Langmuir probe and Laser Photodetachment Study of Afterglow Phase in Dual RF Frequency Pulsed Plasma Etching Processes Operated with Synchronized DC Bias

The study of the fundamental physical properties that govern the plasmas becomes more crucial for the control of etch profile and etch rate for the development of the high aspect ratio etching (HARE) process. However, despite the importance of radio frequency (RF) discharges using fluorocarbon gases for plasma etching in microelectronics, the connection between fundamental plasma properties, such as the electron temperature (T_e), electron density (n_e), and the kinetics in such plasmas is not yet fully understood.
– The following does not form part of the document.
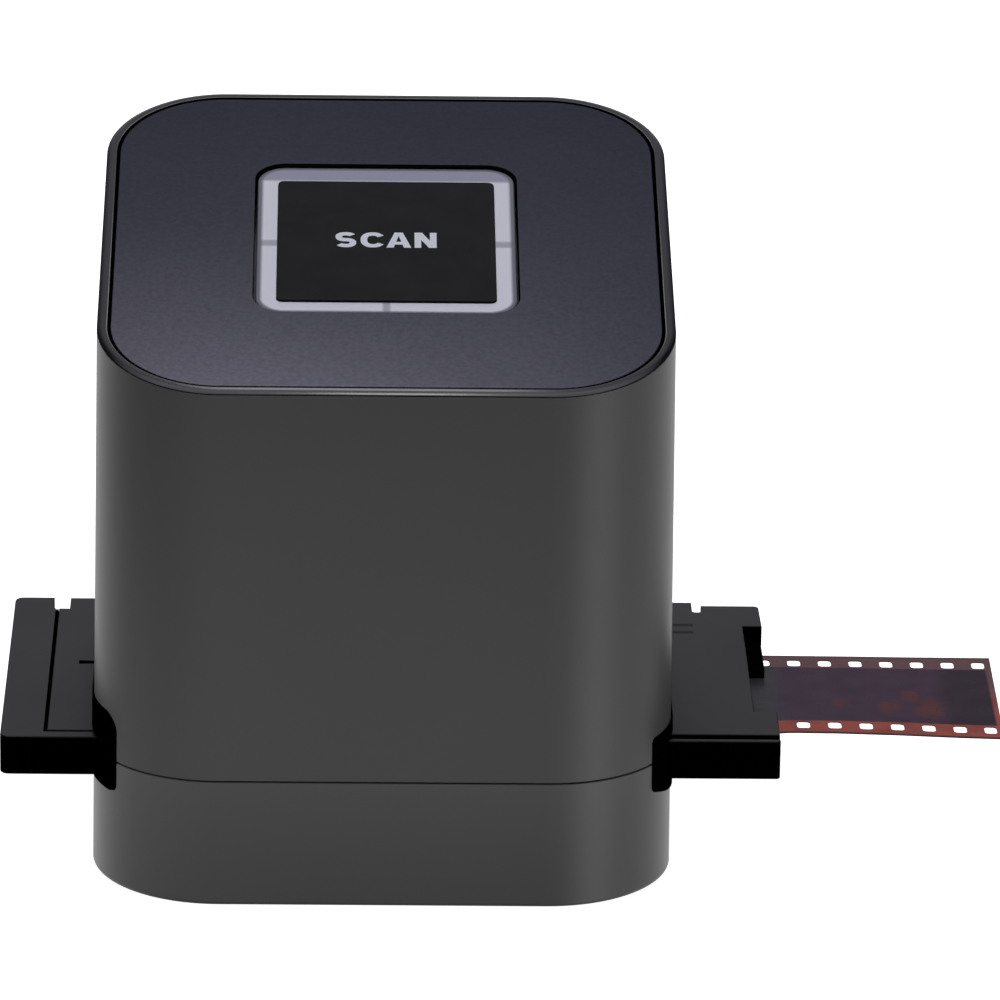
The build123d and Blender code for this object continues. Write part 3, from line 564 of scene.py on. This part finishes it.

We combinedly used RF compensated Langmuir probe (LP) and laser photodetachment techniques to study the dynamics of plasma parameters and negative ions, respectively, in (40.68 MHz/3 MHz) frequency pulsed RF O₂/C₄F₈/Ar plasmas with synchronized DC bias. Result show that during RF on phase, the plasma remains electropositive with a characteristic high n_e and T_e. The electronegativity (α) enhanced significantly in the afterglow phase with a very small T_e and n_e due to electron attachment processes with a very high decay rate of n_e. The enhanced electronegativity and a high DC bias condition associated with secondary electron emissions are attributed to generating a separate warm electron population (T_w) with a low T_e in the afterglow phase in DC synchronized condition.